| Dataset section |
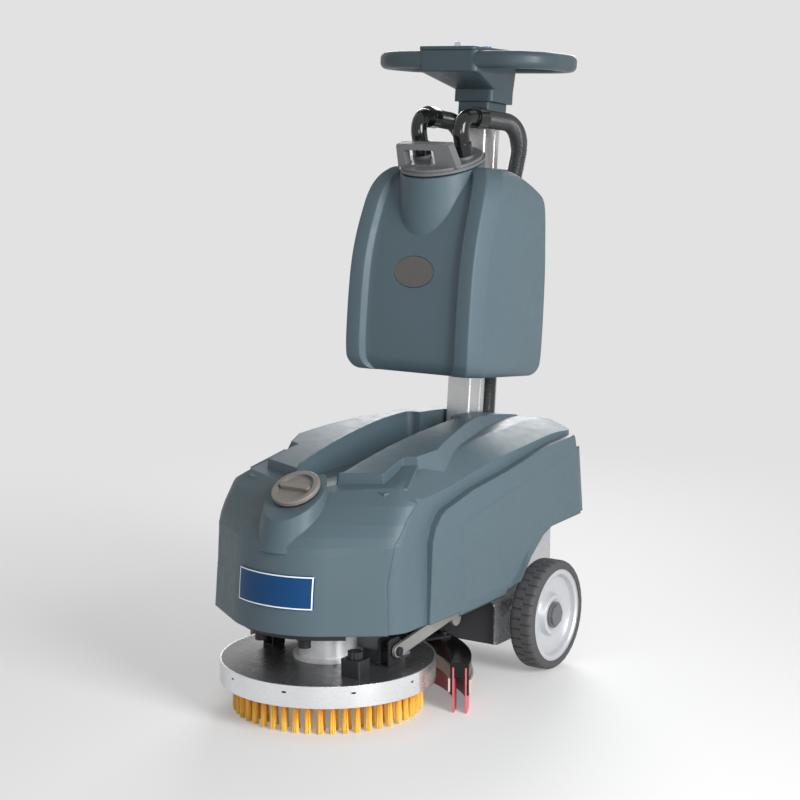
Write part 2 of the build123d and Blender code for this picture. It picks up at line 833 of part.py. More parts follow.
for side, name in ((1, "suction_elbow"), (-1, "vacuum_elbow")):
    port_mouth = LID.from_local_coords((side * PORT_X, 4, PORT_MOUTH))
    with BuildPart() as elbow:
        with BuildLine() as elbow_line:
            FilletPolyline(port_mouth, elbow_corner(side), hose_mouth(side), radius=BEND_R)
        start = Plane(origin=port_mouth, z_dir=elbow_line.line % 0)
        with BuildSketch(start):
            Circle(ELBOW_R)
            Circle(PORT_BORE_R, mode=Mode.SUBTRACT)
        sweep(path=elbow_line.line)
        with BuildSketch(start.offset(-12)):
            Circle(PORT_CUFF_R)
            Circle(PORT_R + GAP, mode=Mode.SUBTRACT)
        extrude(amount=12)
        with BuildSketch(start):
            Circle(PORT_CUFF_R)
            Circle(ELBOW_R - 2, mode=Mode.SUBTRACT)
        extrude(amount=10)
        mouth = Plane(origin=hose_mouth(side), z_dir=elbow_line.line % 1)
        with BuildSketch(mouth.offset(-26)):
            Circle(HOSE_CUFF_R)
            Circle(ELBOW_R - 2, mode=Mode.SUBTRACT)
        extrude(amount=26)
        with BuildSketch(mouth.offset(-20)):
            Circle(HOSE_R + GAP)
        extrude(amount=20, mode=Mode.SUBTRACT)
    finish(elbow, name)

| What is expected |
Extract the complete data, matching each line exactly.

| Response to the task |
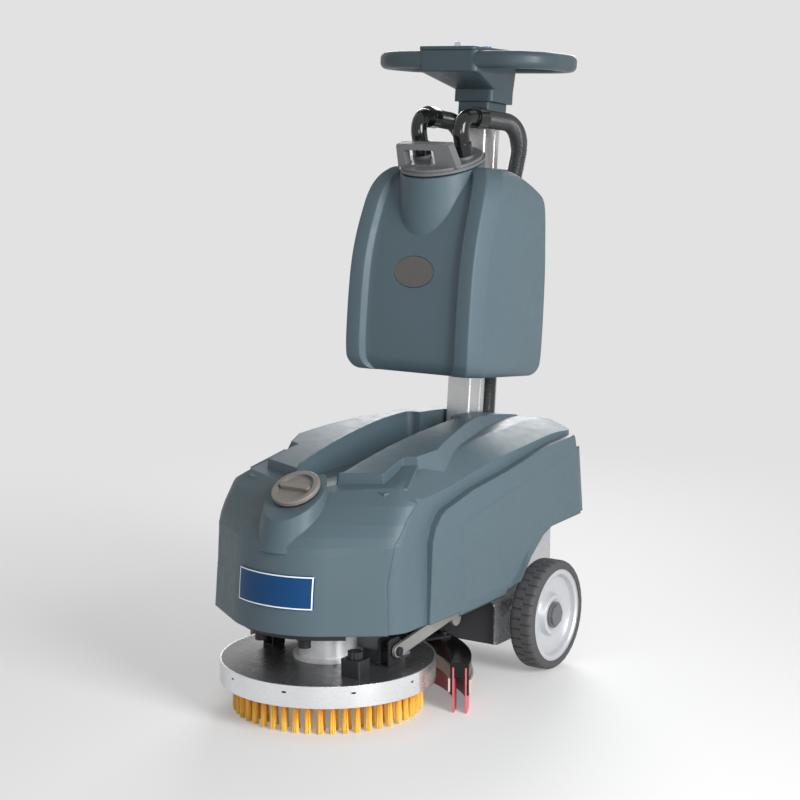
Write part 2 of the build123d and Blender code for this picture. It picks up at line 833 of part.py. More parts follow.
for side, name in ((1, "suction_elbow"), (-1, "vacuum_elbow")):
    port_mouth = LID.from_local_coords((side * PORT_X, 4, PORT_MOUTH))
    with BuildPart() as elbow:
        with BuildLine() as elbow_line:
            FilletPolyline(port_mouth, elbow_corner(side), hose_mouth(side), radius=BEND_R)
        start = Plane(origin=port_mouth, z_dir=elbow_line.line % 0)
        with BuildSketch(start):
            Circle(ELBOW_R)
            Circle(PORT_BORE_R, mode=Mode.SUBTRACT)
        sweep(path=elbow_line.line)
        with BuildSketch(start.offset(-12)):
            Circle(PORT_CUFF_R)
            Circle(PORT_R + GAP, mode=Mode.SUBTRACT)
        extrude(amount=12)
        with BuildSketch(start):
            Circle(PORT_CUFF_R)
            Circle(ELBOW_R - 2, mode=Mode.SUBTRACT)
        extrude(amount=10)
        mouth = Plane(origin=hose_mouth(side), z_dir=elbow_line.line % 1)
        with BuildSketch(mouth.offset(-26)):
            Circle(HOSE_CUFF_R)
            Circle(ELBOW_R - 2, mode=Mode.SUBTRACT)
        extrude(amount=26)
        with BuildSketch(mouth.offset(-20)):
            Circle(HOSE_R + GAP)
        extrude(amount=20, mode=Mode.SUBTRACT)
    finish(elbow, name)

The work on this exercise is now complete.